“We believe that there is sufficient differentiation between MLT and MIT in terms of asset type, geography and tenant profile, and they are both operating at a meaningful scale individually with promising growth prospects in their respective sectors,” Mapletree Logistics Trust said in answers to questions from shareholders ahead of an extraordinary general meeting (EGM) this week.
The shareholder question followed Mapletree Commercial Trust and Mapletree North Asia Commercial Trust announcing at end-December a plan to merge into Mapletree Pan-Asia Commercial Trust in a S$4.22 billion deal, creating one of Asia’s top-10 largest REITs with assets across Singapore, South Korea, China, Hong Kong and Japan.

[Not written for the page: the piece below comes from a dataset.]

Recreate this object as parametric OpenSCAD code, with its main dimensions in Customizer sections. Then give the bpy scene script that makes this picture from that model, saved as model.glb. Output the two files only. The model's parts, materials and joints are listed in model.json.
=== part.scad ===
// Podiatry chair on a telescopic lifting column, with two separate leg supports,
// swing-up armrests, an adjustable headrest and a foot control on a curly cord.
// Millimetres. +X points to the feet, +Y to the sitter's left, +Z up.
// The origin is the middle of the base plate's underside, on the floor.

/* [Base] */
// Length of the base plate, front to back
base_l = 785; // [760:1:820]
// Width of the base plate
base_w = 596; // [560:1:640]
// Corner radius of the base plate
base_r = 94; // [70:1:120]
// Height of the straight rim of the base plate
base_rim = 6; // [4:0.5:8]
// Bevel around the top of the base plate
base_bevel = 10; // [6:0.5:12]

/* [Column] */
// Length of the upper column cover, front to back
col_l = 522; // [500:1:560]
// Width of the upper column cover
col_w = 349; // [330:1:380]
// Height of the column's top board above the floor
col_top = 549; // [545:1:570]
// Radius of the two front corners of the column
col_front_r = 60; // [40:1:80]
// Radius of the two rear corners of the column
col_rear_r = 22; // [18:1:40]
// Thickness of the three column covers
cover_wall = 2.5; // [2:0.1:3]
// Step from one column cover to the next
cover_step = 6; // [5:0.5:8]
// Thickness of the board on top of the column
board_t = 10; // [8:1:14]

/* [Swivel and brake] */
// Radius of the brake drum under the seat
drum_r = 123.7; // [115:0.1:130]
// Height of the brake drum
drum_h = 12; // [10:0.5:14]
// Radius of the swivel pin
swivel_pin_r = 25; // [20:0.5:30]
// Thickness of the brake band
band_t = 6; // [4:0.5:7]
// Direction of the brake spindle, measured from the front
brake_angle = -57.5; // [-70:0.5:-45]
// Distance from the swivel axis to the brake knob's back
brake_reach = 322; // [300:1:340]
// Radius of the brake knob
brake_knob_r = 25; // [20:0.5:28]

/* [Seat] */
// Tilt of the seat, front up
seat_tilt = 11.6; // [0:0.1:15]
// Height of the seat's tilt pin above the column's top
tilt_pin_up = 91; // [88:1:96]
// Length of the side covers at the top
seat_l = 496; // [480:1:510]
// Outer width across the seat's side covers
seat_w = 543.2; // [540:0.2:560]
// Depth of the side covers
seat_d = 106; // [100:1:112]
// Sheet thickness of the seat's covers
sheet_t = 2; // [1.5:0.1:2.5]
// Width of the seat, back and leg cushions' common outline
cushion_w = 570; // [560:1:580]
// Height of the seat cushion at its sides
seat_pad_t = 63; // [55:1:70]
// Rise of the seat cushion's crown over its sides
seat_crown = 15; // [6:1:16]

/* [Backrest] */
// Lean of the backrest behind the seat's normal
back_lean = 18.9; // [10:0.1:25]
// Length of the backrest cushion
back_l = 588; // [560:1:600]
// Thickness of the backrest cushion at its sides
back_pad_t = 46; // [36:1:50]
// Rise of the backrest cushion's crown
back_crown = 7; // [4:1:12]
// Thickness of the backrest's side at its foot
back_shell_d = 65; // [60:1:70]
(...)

Mapletree Logistics Trust is holding an EGM on 13 January for shareholders to approve the acquisition of 16 properties, including 13 in China and three in Vietnam, and the issuance of new shares to partially finance the deals.
In response to a shareholder question about acquiring assets in China amid the government’s regulatory crackdown, Mapletree Logistics said the clampdown appeared focusing on sectors such as technology, gaming, education and property, and appeared prompted by efforts to curb monopolistic market activity, improving data security and ensuring “common prosperity.”
“The manager believes that the logistics sector has not been disadvantaged by the government’s regulatory tightening actions and that infrastructure and logistics hubs development have always been top priorities on the national agenda. They often receive strong government support as they help promote economic growth and urbanisation, especially for the less developed areas,” Mapletree Logistics said.
The trust added that the China acquisitions will expand its presence on the mainland to capitalize on favorable market trends and to capture growth opportunities.
A shareholder also expressed concerns about China’s zero-Covid strategy and how it might affect growth.
Mapletree Logistics pointed to the properties’ Grade A specifications were a benefit in a market with a relatively limited supply of Grade A facilities.
“We believe the long-term fundamentals of the Chinese logistics sector remain compelling, driven by urbanisation and domestic consumption growth, including e-commerce, which underpins the strong demand for Grade A logistics facilities,” the trust said. “In addition, higher e-commerce adoption and a greater emphasis on supply chain resiliency due to the pandemic have led to stronger demand for modern logistics facilities.”